Escape Words: From Solitary Confinement to Female Solidarity in Lena Constante’s Post-Communist Prison Memoirs

Szidonia Haragos

Abstract

This article argues that the representative post-Communist autobiographical texts by Romanian writer Lena Constante, based on the author’s personal experience of twelve years of incarceration in Communist Romania’s notorious political prisons, trace a gradual transformation from solitary confinement to female solidarity. While the first of the two memoirs, The Silent Escape, invokes the power of the literary and creative imagination in surviving eight years of solitary confinement, the second part, The Impossible Escape, reveals the growing sense of community among the imprisoned women, their shared sense of suffering that was often induced by torture and frequently endured as a hardship marked by gender (for instance, the misery menstruating women undergo in the absence of the most basic sanitary equipment, with one of them barely surviving a haemorrhage).
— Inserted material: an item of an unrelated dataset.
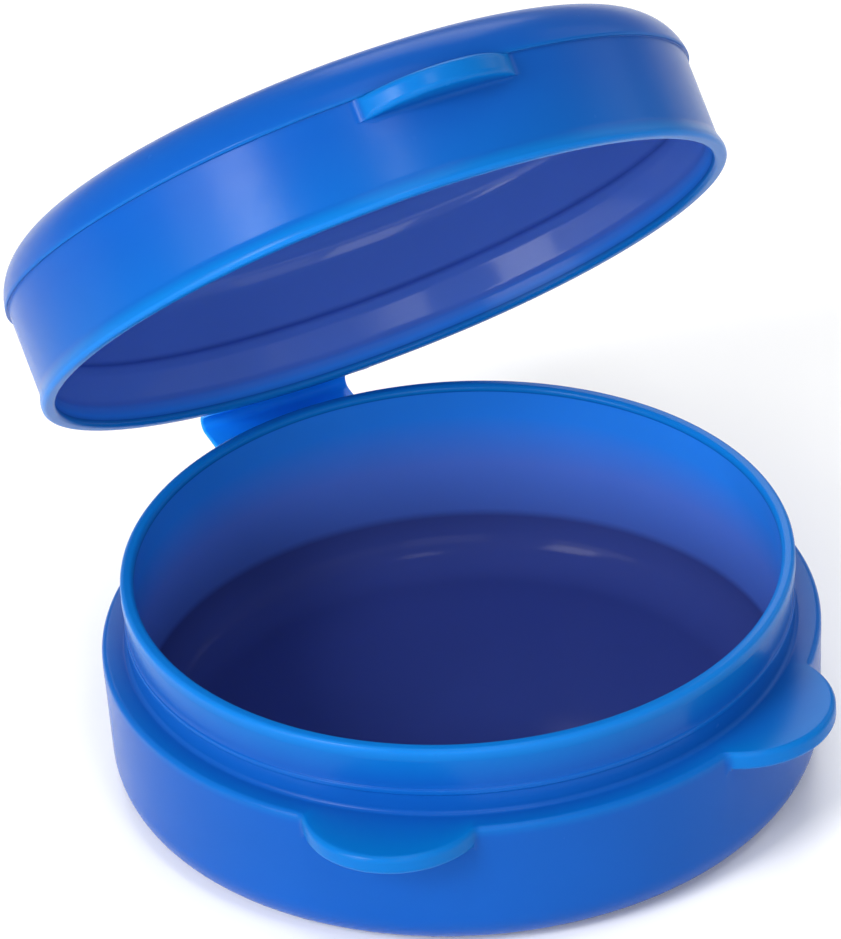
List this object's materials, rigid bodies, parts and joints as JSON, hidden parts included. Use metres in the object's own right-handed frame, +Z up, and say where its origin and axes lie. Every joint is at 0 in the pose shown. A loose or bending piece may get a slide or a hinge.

Recalling her memories years afterwards, Constante composes an autobiography that testifies to the difficulty of writing about the enormity of the atrocities she experienced. Often recording sheer rows of numbers on the page and struggling with silence because words seem to betray reality, her two-part memoir bears witness to a repressed collective past and thus offers a powerful countermemory and alternative history of Romanian totalitarianism.